L’annonce du retrait ne concerne toutefois que la ville d’Uvira et ne s’étend pas aux autres zones conquises par l’AFC/M23 depuis le 10 décembre. Cette précision est loin d’être anodine : elle suggère que le mouvement entend conserver ses positions ailleurs dans l’est du pays, maintenant ainsi une pression militaire et politique sur le gouvernement congolais.
Par ailleurs, le groupe rebelle a averti qu’une réoccupation immédiate d’Uvira par les Forces armées de la RDC (FARDC) ou par les groupes d’autodéfense Wazalendo ne serait « pas tolérée ». Cette déclaration traduit une tentative de contrôler l’après-retrait et de peser sur l’architecture sécuritaire locale, en imposant de facto une zone tampon ou un statu quo sécuritaire sous supervision internationale ou régionale.

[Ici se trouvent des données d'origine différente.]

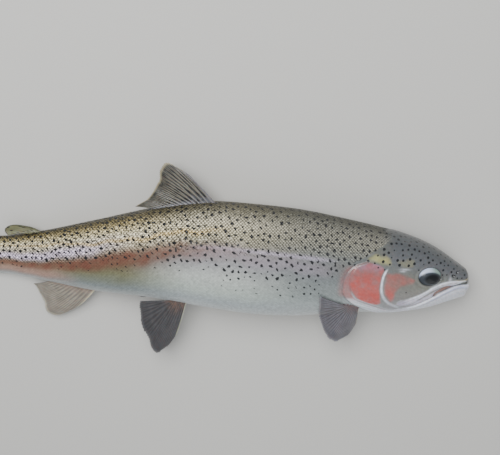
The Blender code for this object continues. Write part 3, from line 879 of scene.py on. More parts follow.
@dataclass(frozen=True)
class Livery:
    """The trout's markings and painted light and shade, the same on bare skin and on scales.

    Each ramp shades the body from the back (0) round to the belly (1): on the head, at the
    shoulder, at mid-length and along the tail stalk, and they change over between the
    given distances behind the snout. The marks of BodyMarks lie over them. Clouds, patches,
    mottling and the spots' ragged edges are given by their number to the millimetre.
    """

    head: Stops = (
        (0.0, "424547"), (0.16, "505356"), (0.30, "5f6165"), (0.42, "6f716c"),
        (0.52, "76766e"), (0.64, "85837f"), (0.80, "aeaeb4"), (1.0, "d2d3d6"),
    )
    shoulder: Stops = (
        (0.0, "3a392e"), (0.08, "585850"), (0.16, "62625b"), (0.26, "60625d"),
        (0.38, "6c7171"), (0.50, "757c7e"), (0.64, "868f8f"), (0.74, "a3acad"),
        (0.86, "c6ccce"), (1.0, "e6e8e6"),
    )
    # The middle and stalk ramps turn the lower flank and belly grey-green: painted shade over the
    # belly's own silvery white
    middle: Stops = (
        (0.0, "39331a"), (0.06, "67624e"), (0.13, "858170"), (0.18, "a8a28e"),
        (0.26, "8e8973"), (0.35, "706b62"), (0.46, "a0a0a3"), (0.57, "c4cac5"),
        (0.68, "bdc8c1"), (0.77, "aeb8bb"), (0.88, "c8cfd1"), (1.0, "e6e8e6"),
    )
    stalk: Stops = (
        (0.0, "2a2408"), (0.07, "554819"), (0.13, "82703a"), (0.19, "c8ba8c"),
        (0.26, "e6dcc4"), (0.33, "bab19a"), (0.42, "6e6450"), (0.52, "6e614a"),
        (0.61, "77775a"), (0.70, "7c8376"), (0.78, "869091"), (0.9, "b4babb"),
        (1.0, "d8dad8"),
    )
    changes: Points = ((78.0, 100.0), (150.0, 250.0), (270.0, 350.0))
    rose: str = "b8463e"
    pale: str = "e6eaf6"
    tan: str = "80635a"
    # Painted shade in the head's slits, pits and creases
    dark: str = "26262a"
    olive: str = "aaa56c"
    # Partly painted highlight and sheen, on the lower lip and the top of the gill cover
    lilac: str = "aab0dc"
    gold: str = "b5a874"
    rust: str = "d23a2e"
    stripe: str = "734536"
    streak: str = "c4a04a"
    # A painted sheen: the flank's pearly lilac shine laid into its colour
    sheen: str = "e8d8fa"
    blush: str = "b98d7c"
    spot: str = "101216"
    clouds: float = 0.05
    patches: float = 0.11
    mottling: float = 0.35
    ragged: float = 0.55

    def colour(self, tree: Tree) -> tuple[Socket, Socket]:
        """Adds the nodes of the markings and of the painted light and shade.

        Args:
            tree: The material's node tree.

        Returns:
            The colour, and a mask that is 1 on the black spots.
        """
        place = add(tree, "Attribute", attribute_name="place").outputs["Vector"]
        s, _, level = add(tree, "SeparateXYZ", links={0: place}).outputs
        clouds, patches, mottle = (
            add(
                tree,
                "TexNoise",
                {"Scale": scale, "Detail": detail, "Roughness": roughness},
                {"Vector": place},
            )
            for scale, detail, roughness in (
                (self.clouds, 3.0, 0.5),
                (self.patches, 3.0, 0.6),
                (self.mottling, 4.0, 0.6),
            )
        )
        shift = add(tree, "MapRange", {3: -0.03, 4: 0.03}, {0: clouds})
        level = add(tree, "Math", links={0: level, 1: shift}, operation="ADD")
        colour, *ramps = (
            add(tree, "ValToRGB", links={0: level}, stops=stops).outputs[0]
            for stops in (self.head, self.shoulder, self.middle, self.stalk)
        )
        for ramp, (start, end) in zip(ramps, self.changes):
            change = add(
                tree, "MapRange", {1: start, 2: end}, {0: s}, interpolation_type="SMOOTHSTEP"
            )
            colour = add(
                tree, "Mix", links={0: change, 6: colour, 7: ramp}, data_type="RGBA"
            ).outputs[2]
        # The reds come and go in patches
        strength = add(tree, "MapRange", {1: 0.32, 2: 0.62, 3: 0.62, 4: 1.06}, {0: patches})
        for attribute, codes in (
            ("band", (self.sheen, self.stripe, self.streak, self.blush)),
            ("tint", (self.olive, self.lilac, self.gold, self.rust)),
            ("paint", (self.rose, self.pale, self.tan)),
        ):
            read = add(tree, "Attribute", attribute_name=attribute)
            split = add(tree, "SeparateColor", links={0: read.outputs["Color"]}).outputs
            for mask, code in zip((*split[:3], read.outputs["Alpha"]), codes):
                if code in (self.rose, self.stripe):
                    mask = add(tree, "Math", links={0: mask, 1: strength}, operation="MULTIPLY")
                colour = lay_over(tree, colour, [(mask, code)])
        shade = add(tree, "MapRange", {1: 0.3, 2: 0.7, 3: 0.86, 4: 1.14}, {0: mottle})
        colour = add(
            tree, "Mix", {0: 1.0}, {6: colour, 7: shade}, data_type="RGBA", blend_type="MULTIPLY"
        ).outputs[2]
        # The paint's alpha is painted shade in the head's slits, pits and creases
        dark = add(tree, "Attribute", attribute_name="paint").outputs["Alpha"]
        spots = self.spots(tree, s)
        return lay_over(tree, colour, [(dark, self.dark), (spots, self.spot)]), spots

    def spots(self, tree: Tree, s: Socket) -> Socket:
        """Adds the black spots: round on the head, ragged over the scales.

        Args:
            tree: The material's node tree.
            s: The distance behind the snout.

        Returns:
            A mask that is 1 inside a spot.
        """
        place, mark = (
            add(tree, "Attribute", attribute_name=name).outputs["Vector"]
            for name in ("place", "mark")
        )
        ragged = add(
            tree, "TexNoise", {"Scale": self.ragged, "Detail": 2.0}, {"Vector": place}
        ).outputs["Color"]
        pull = add(tree, "VectorMath", {1: (0.5, 0.5, 0.5)}, {0: ragged}, operation="SUBTRACT")
        reach = add(tree, "MapRange", {1: 80.0, 2: 130.0, 3: 0.5, 4: 1.7}, {0: s})
        push = add(tree, "VectorMath", links={0: pull, "Scale": reach}, operation="SCALE")
        bent = add(tree, "VectorMath", links={0: mark, 1: push}, operation="ADD")
        x, y, _ = add(tree, "SeparateXYZ", links={0: bent}).outputs
        far = add(tree, "SeparateXYZ", links={0: mark}).outputs[2]
        flat = add(tree, "CombineXYZ", links={0: x, 1: y})
        away = add(tree, "VectorMath", links={0: flat}, operation="LENGTH").outputs["Value"]
        disc = add(tree, "MapRange", {1: 1.12, 2: 0.86}, {0: away}, interpolation_type="SMOOTHSTEP")
        near = add(tree, "MapRange", {1: 1.5, 2: 1.32}, {0: far})
        return add(tree, "Math", links={0: disc, 1: near}, operation="MULTIPLY").outputs[0]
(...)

Sur le terrain, la situation demeure fragile. Uvira, ville stratégique du Sud-Kivu, a déjà été le théâtre de violences intercommunautaires et de confrontations armées par le passé. Le retrait annoncé du M23, s’il est effectivement mené à terme, pourrait réduire temporairement la pression militaire, mais il comporte aussi des risques élevés de vide sécuritaire, propice aux représailles, aux règlements de comptes et à la prolifération d’acteurs armés. 
L’appel du M23 à la protection de la population civile met en lumière la crainte d’exactions post-retrait, un scénario déjà observé dans d’autres zones de conflit à l’est de la RDC. La question centrale reste donc celle de la capacité de l’État congolais et de ses partenaires à assurer une sécurité neutre et crédible, sans provoquer une reprise immédiate des hostilités.
Cette évolution militaire s’inscrit dans un contexte marqué par une forte activité diplomatique internationale autour de a question de la guerre à l’est de la RDC. À Washington, le secrétaire d’État adjoint américain, Christopher Landau, a rencontré lundi la ministre congolaise des Affaires étrangères, Thérèse Kayikwamba Wagner, pour discuter de la dégradation de la situation sécuritaire dans l’est de la RDC. Les États-Unis ont, à cette occasion, réaffirmé leur préoccupation face à l’avancée récente du M23, un groupe que Washington accuse d’être soutenu par les forces rwandaises.
L’ambassadrice des États-Unis en RDC, Lucy Tamlyn, a indiqué que les plus hautes autorités américaines avaient été saisies du dossier. Elle a souligné la volonté de Washington de poursuivre le dialogue avec toutes les parties prenantes et d’insister sur un retour au cadre de négociation, suggérant un appui renouvelé aux processus diplomatiques régionaux et internationaux.
Le retrait annoncé d’Uvira apparaît ainsi comme un geste à double lecture. D’un côté, il peut être interprété comme un signal d’ouverture destiné à apaiser les tensions et à répondre aux pressions diplomatiques. De l’autre, son caractère limité et conditionnel laisse penser à une manœuvre tactique, visant à consolider les gains ailleurs tout en améliorant l’image politique du mouvement sur la scène internationale.
Dans un conflit marqué par des cycles répétés d’avancées militaires, de retraits partiels et de négociations avortées, l’épisode d’Uvira constituera un test crucial. Il permettra d’évaluer non seulement la sincérité de l’engagement du M23 en faveur d’une désescalade, mais aussi la capacité des autorités congolaises et de leurs partenaires à transformer un retrait armé en opportunité réelle de stabilisation durable.